Stored data entries
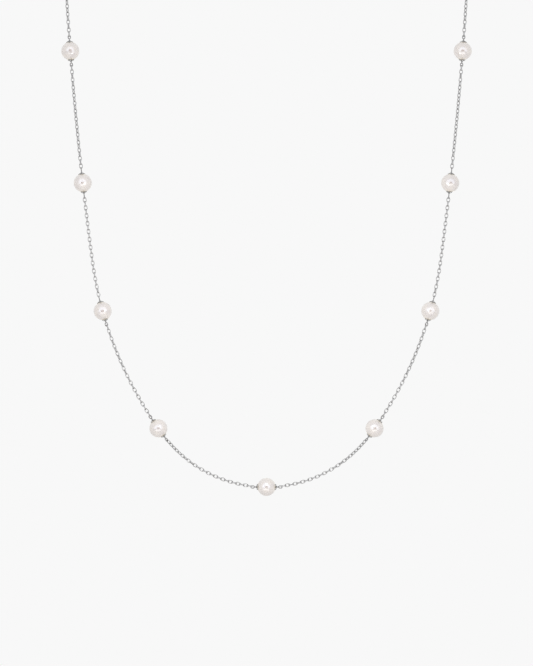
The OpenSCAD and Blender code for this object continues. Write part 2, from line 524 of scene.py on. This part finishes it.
BLACK = (0, 0, 0)
WHITE = (1, 1, 1)


def link_up(tree, source, output, target, socket):
    """Joins a node's output to another node's input, both by name."""
    tree.links.new(source.outputs[output], target.inputs[socket])


def add_noise(tree, coords, waves):
    """Noise in the part's own coordinates."""
    node = tree.nodes.new("ShaderNodeTexNoise")
    node.inputs["Scale"].default_value, node.inputs["Detail"].default_value = waves
    link_up(tree, coords, "Object", node, "Vector")
    return node


def add_ramp(tree, source, output, stops):
    """Colour ramp over a value, with stops of (place, colour)."""
    node = tree.nodes.new("ShaderNodeValToRGB")
    ramp = node.color_ramp
    while len(ramp.elements) < len(stops):
        ramp.elements.new(0.5)
    for element, (place, colour) in zip(ramp.elements, stops):
        element.position = place
        element.color = (*colour, 1)
    link_up(tree, source, output, node, "Fac")
    return node


def add_roughness(tree, shader, source, least, most):
    """Roughness between two values over a noise."""
    node = tree.nodes.new("ShaderNodeMapRange")
    node.inputs["From Min"].default_value = NOISE_LOW
    node.inputs["From Max"].default_value = NOISE_HIGH
    node.inputs["To Min"].default_value = least
    node.inputs["To Max"].default_value = most
    link_up(tree, source, "Fac", node, "Value")
    link_up(tree, node, "Result", shader, "Roughness")


def add_bump(tree, shader, sockets, source, height, strength):
    """Bump over a noise, for some of the shader's sockets."""
    node = tree.nodes.new("ShaderNodeBump")
    node.inputs["Distance"].default_value = height
    node.inputs["Strength"].default_value = strength
    link_up(tree, source, "Fac", node, "Height")
    for socket in sockets:
        link_up(tree, node, "Normal", shader, socket)


def new_material(name, sockets):
    """Material whose shader's own sockets are set to plain values."""
    material = bpy.data.materials.new(name)
    material.use_nodes = True
    tree = material.node_tree
    shader = tree.nodes["Principled BSDF"]
    for socket, value in sockets.items():
        shader.inputs[socket].default_value = value
    coords = tree.nodes.new("ShaderNodeTexCoord")
    return material, tree, shader, coords


def nacre_material():
    """Warm off-white nacre: clouded overtones, a wavy lustre, painted reflection in
    cream by the bore.
    """
    material, tree, shader, coords = new_material("nacre", {
        "IOR": 1.5,
        "Coat Weight": 1.0,
        "Coat Roughness": 0.08,
        "Coat IOR": 2.5,
    })
    overtones = add_ramp(tree, add_noise(tree, coords, CLOUDS), "Fac", OVERTONES)
    # The cream mixed in by the bore is a painted reflection
    near_bore = tree.nodes.new("ShaderNodeAttribute")
    near_bore.attribute_name = "near_bore"
    cream_reflection = add_ramp(tree, near_bore, "Fac", [(CREAM_REFLECTION_FROM, BLACK), (CREAM_REFLECTION_FULL, WHITE)])
    tint = tree.nodes.new("ShaderNodeMix")
    tint.data_type = "RGBA"
    tint.inputs["B"].default_value = (*CREAM_REFLECTION, 1)
    link_up(tree, cream_reflection, "Color", tint, "Factor")
    link_up(tree, overtones, "Color", tint, "A")
    link_up(tree, tint, "Result", shader, "Base Color")
    add_roughness(tree, shader, add_noise(tree, coords, LUSTRE), *NACRE_ROUGH)
    waves = add_noise(tree, coords, NACRE_WAVES)
    add_bump(tree, shader, ("Normal", "Coat Normal"), waves, *NACRE_BUMP)
    return material


def silver_material(name, shade):
    """Polished silver with faint tarnish and fine polishing marks, darkened by a share
    as painted shade.
    """
    material, tree, shader, coords = new_material(name, {"Metallic": 1.0})
    shaded = [(place, [part * shade for part in colour]) for place, colour in SILVER]
    tarnish = add_ramp(tree, add_noise(tree, coords, TARNISH), "Fac", shaded)
    link_up(tree, tarnish, "Color", shader, "Base Color")
    add_roughness(tree, shader, add_noise(tree, coords, WEAR), *SILVER_ROUGH)
    add_bump(tree, shader, ("Normal",), add_noise(tree, coords, MARKS), *MARKS_BUMP)
    return material


def floor_material():
    """Pale matt paper with a faint mottle."""
    material, tree, shader, coords = new_material("floor_paper", {"Roughness": 0.9})
    mottle = add_ramp(tree, add_noise(tree, coords, MOTTLE), "Fac", PAPER)
    link_up(tree, mottle, "Color", shader, "Base Color")
    return material


# Studio

# Light of the room, as (share of the way from front to back, colour): dark where
# the camera is, and a bright ring round that
ROOM_GLOW = [
    (0.02, (0.15, 0.02, 0.0)),
    (0.043, (1.65, 1.74, 1.93)),
    (0.14, (1.65, 1.74, 1.93)),
    (0.26, (PALE, PALE, PALE)),
]

# Softboxes in front: name, elevation in degrees, distance, width and height in
# metres, radiance
SOFTBOXES = [
    ("softbox_near", 12, 0.072, 0.032, 0.032, 3.6),
    ("softbox_low", -32, 0.8, 1.0, 0.36, 0.9),
]


def add_floor():
    """Round floor below the part."""
    mesh = bpy.data.meshes.new("floor")
    shape = bmesh.new()
    bmesh.ops.create_circle(shape, cap_ends=True, radius=FLOOR_R, segments=FLOOR_SIDES)
    shape.to_mesh(mesh)
    shape.free()
    mesh.materials.append(floor_material())
    floor = bpy.data.objects.new("floor", mesh)
    floor.location = (0, 0, FLOOR_Z)
    bpy.context.collection.objects.link(floor)


def add_room():
    """Room that lights the part: bright round a dark camera, and pale elsewhere."""
    world = bpy.data.worlds.new("studio")
    world.use_nodes = True
    tree = world.node_tree
    tree.nodes.clear()
    coords = tree.nodes.new("ShaderNodeTexCoord")
    parts = tree.nodes.new("ShaderNodeSeparateXYZ")
    link_up(tree, coords, "Generated", parts, "Vector")
    depth = tree.nodes.new("ShaderNodeMapRange")
    depth.inputs["From Min"].default_value = -1
    link_up(tree, parts, "Y", depth, "Value")
    glow = add_ramp(tree, depth, "Result", ROOM_GLOW)
    room = tree.nodes.new("ShaderNodeBackground")
    link_up(tree, glow, "Color", room, "Color")
    seen = tree.nodes.new("ShaderNodeBackground")
    seen.inputs["Color"].default_value = (PALE, PALE, PALE, 1)
    path = tree.nodes.new("ShaderNodeLightPath")
    mix = tree.nodes.new("ShaderNodeMixShader")
    out = tree.nodes.new("ShaderNodeOutputWorld")
    link_up(tree, path, "Is Camera Ray", mix, "Fac")
    tree.links.new(room.outputs[0], mix.inputs[1])
    tree.links.new(seen.outputs[0], mix.inputs[2])
    link_up(tree, mix, "Shader", out, "Surface")
    bpy.context.scene.world = world


def add_softbox(name, target, elevation, distance, width, height, radiance):
    """Flat light straight in front of the part, raised by an angle."""
    e = math.radians(elevation)
    way = Vector((0, -math.cos(e), math.sin(e)))
    light = bpy.data.lights.new(name, "AREA")
    light.shape = "RECTANGLE"
    light.size = width
    light.size_y = height
    light.energy = radiance * math.pi * width * height
    lamp = bpy.data.objects.new(name, light)
    lamp.location = target + distance * way
    lamp.rotation_euler = (-way).to_track_quat("-Z", "Y").to_euler()
    lamp.visible_camera = False
    bpy.context.collection.objects.link(lamp)


def add_camera(target):
    """Level camera in front, framed as the photograph is."""
    camera = bpy.data.cameras.new("camera")
    camera.lens = camera.sensor_width * CAMERA_M / (PHOTO_H * PIXEL)
    camera.clip_start = CLIP_START
    camera.clip_end = CLIP_END
    eye = bpy.data.objects.new("camera", camera)
    eye.location = target + Vector((0, -CAMERA_M, 0))
    eye.rotation_euler = (math.pi / 2, 0, 0)
    bpy.context.collection.objects.link(eye)
    bpy.context.scene.camera = eye


def view_middle():
    """Point on the front of the necklace at the photograph's middle."""
    low, high = (Vector(corner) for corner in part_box(f"pearl_{PER_SIDE + 1}"))
    bottom = (low + high) / 2
    right = (PHOTO_W / 2 - MIDDLE_COLUMN) * PIXEL
    up = (BOTTOM_PEARL_ROW - PHOTO_H / 2) * PIXEL
    return bottom + Vector((right, 0, up))


middle = view_middle()
add_camera(middle)
add_room()
add_floor()
for name, *box in SOFTBOXES:
    add_softbox(name, middle, *box)
bpy.context.scene.view_settings.view_transform = "Standard"

nacre = nacre_material()
silver = silver_material("silver", 1)
# The pins and caps get a darker copy of the silver as painted shade
painted_shade_silver = silver_material("painted_shade_silver", PAINTED_SHADE_SHARE)
for k in range(1, PEARL_COUNT + 1):
    add_pearl(k, nacre)
    add_cap(k, "left", painted_shade_silver)
    add_cap(k, "right", painted_shade_silver)
    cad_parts[f"pin_{k}"].material_slots[0].material = painted_shade_silver
for k in range(1, PEARL_COUNT):
    add_front_chain(k, silver)
add_back_chain(-1, "clasp_ring", silver)
add_back_chain(1, "end_ring", silver)
for name in ("clasp", "clasp_ring", "end_ring"):
    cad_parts[name].material_slots[0].material = silver
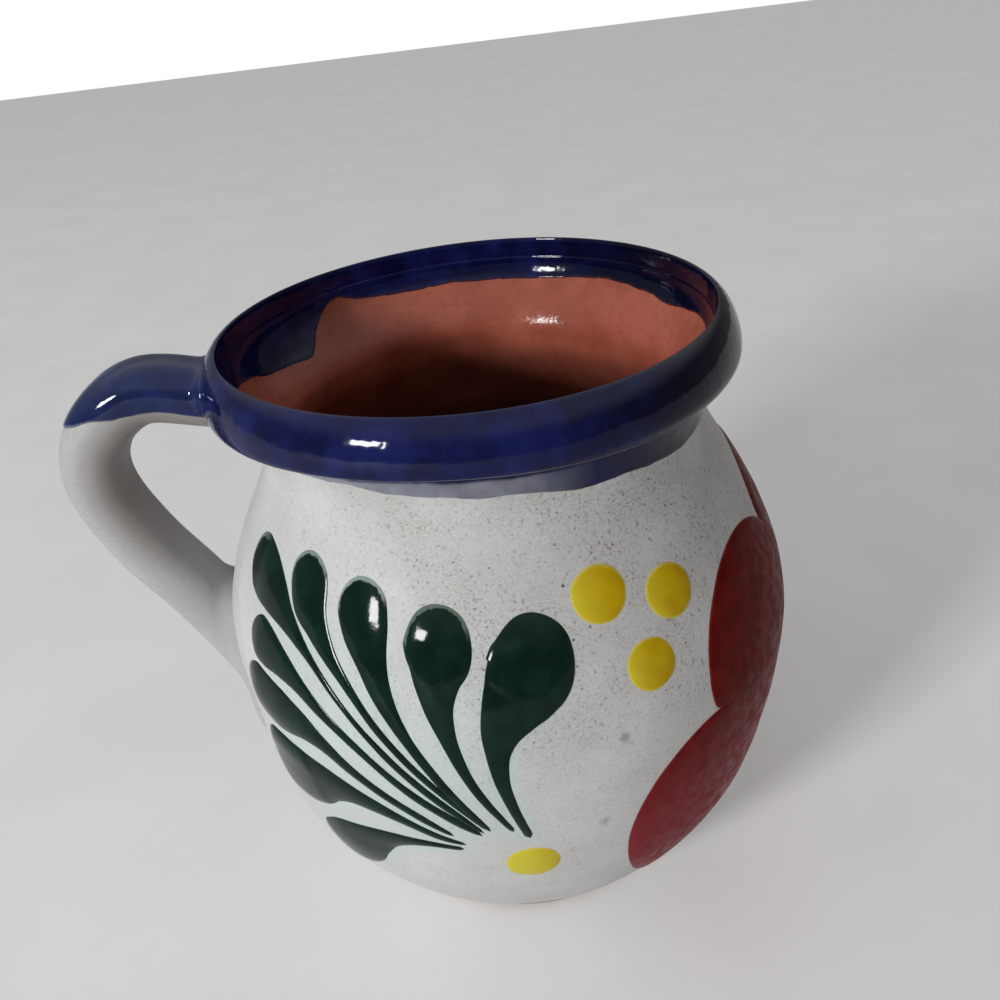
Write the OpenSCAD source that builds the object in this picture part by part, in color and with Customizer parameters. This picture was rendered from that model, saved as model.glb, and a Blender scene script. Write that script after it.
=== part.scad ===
// Jarrito: a pot-bellied clay mug with a rolled blue rim, a pulled strap handle and brush-painted decoration.
// Sizes are in millimetres and angles in degrees. Z is up, the foot stands on Z = 0 and the handle points
// along -X. Every coat, stroke and dot is a thin solid of its own that lies on the one beneath it.

/* [Pot] */
// Height from the table to the crest of the rim
pot_h = 109; // [100:0.5:120]
// Width of the flat foot
foot_d = 57; // [50:0.5:64]
// Width of the belly at its widest
belly_d = 101.4; // [94:0.2:110]
// Height of the widest place of the belly
belly_z = 54; // [48:0.5:60]
// Width of the neck at its waist
neck_d = 74.8; // [68:0.2:79]
// Depth of the neck's waist below the crease under the rim
neck_drop = 7; // [5:0.5:10]
// Thickness of the wall, measured level
wall_t = 4; // [3:0.1:5]
// Thickness of the floor
floor_t = 6; // [4:0.2:9]
// Height of the round corner between the floor and the inside of the wall
bowl_h = 10; // [6:0.5:14]

/* [Rim] */
// How far the rolled rim stands out beyond the waist of the neck
rim_out = 5.8; // [4.5:0.1:8]
// Height of the rolled rim, from the crease under it to its crest
rim_h = 10; // [9:0.1:11]
// How far the ring that the crest draws lies inside the edge of the rim
crest_in = 2.2; // [1.6:0.1:3]
// Height of the rounded top of the rim
crest_h = 3.6; // [2.5:0.1:4.5]
// Thickness of the lip from its crest inwards
lip_t = 1.9; // [1.5:0.1:2.5]
// Radius of the rounded lower edge of the rim
roll_r = 3; // [2:0.1:3.5]
// How far the neck opens out again between its waist and the rim
neck_flare = 0.8; // [0.4:0.1:1.5]

/* [Coats] */
// Thickness of the slip and of the glazes
coat_t = 0.4; // [0.3:0.05:0.6]
// Height of the bare clay edge round the foot
bare_h = 1.6; // [1:0.1:3]
// Width of the worn edge under the foot
foot_edge = 0.8; // [0.4:0.1:0.9]
// Depth of the blue glaze on the neck, below the crease of the rim
blue_drop = 4.2; // [3:0.2:8]
// Depth of the blue glaze inside, below the crest
blue_inside = 7.5; // [5:0.5:12]

/* [Handle] */
// How far the middle of the strap stands out beyond the belly
handle_out = 15.8; // [14:0.1:22]
// Depth of the strap's upper end below the crest of the rim
handle_drop = 8.6; // [7:0.1:11]
// Height of the strap's lower end
handle_low_z = 46; // [40:0.5:52]
// Thickness of the strap, across the finger gap
strap_t = 10.8; // [9:0.1:13]
// Thickness of the strap's upper arm, as a share of the thickness in the bow
slim_share = 0.88; // [0.8:0.01:1]
// Width of the strap
strap_w = 12.6; // [11:0.1:16]
// How much each side of the strap spreads at the joins
join_spread = 1.3; // [0:0.1:3]
// How far along the strap the blue glaze reaches, as a share of its length
blue_reach_share = 0.39; // [0.3:0.01:0.6]

/* [Painting] */
// Height of the waist that the painting is drawn for; on a lower pot it is drawn smaller
spray_h = 92; // [80:0.5:110]
// Thickness of the raised paint at the middle of a stroke
paint_t = 0.5; // [0.3:0.05:0.8]
// Thickness of the paint at its edge
paint_edge_t = 0.15; // [0.1:0.05:0.3]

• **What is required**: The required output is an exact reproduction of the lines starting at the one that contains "cad_parts[name].material_slots[0].material = silver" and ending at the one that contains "one beneath it.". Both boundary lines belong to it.

• **Complete answer**:
    cad_parts[name].material_slots[0].material = silver
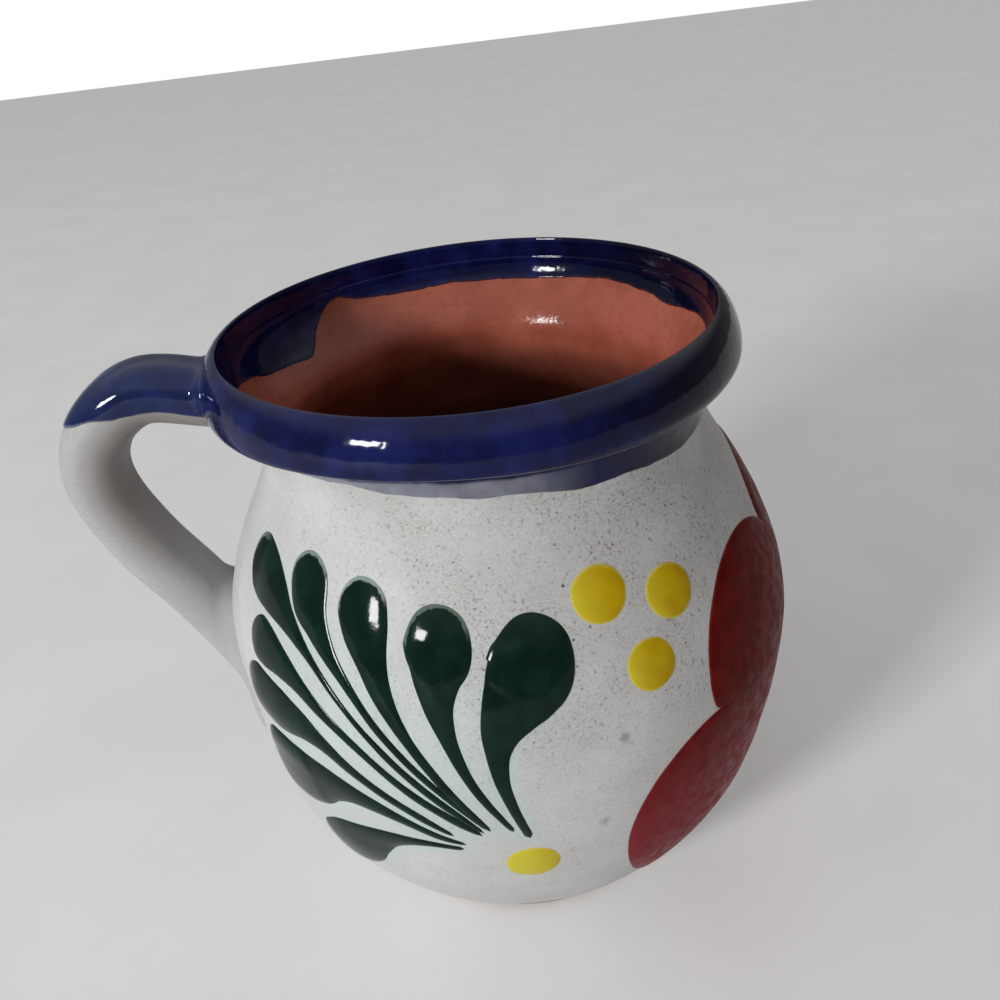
Write the OpenSCAD source that builds the object in this picture part by part, in color and with Customizer parameters. This picture was rendered from that model, saved as model.glb, and a Blender scene script. Write that script after it.
=== part.scad ===
// Jarrito: a pot-bellied clay mug with a rolled blue rim, a pulled strap handle and brush-painted decoration.
// Sizes are in millimetres and angles in degrees. Z is up, the foot stands on Z = 0 and the handle points
// along -X. Every coat, stroke and dot is a thin solid of its own that lies on the one beneath it.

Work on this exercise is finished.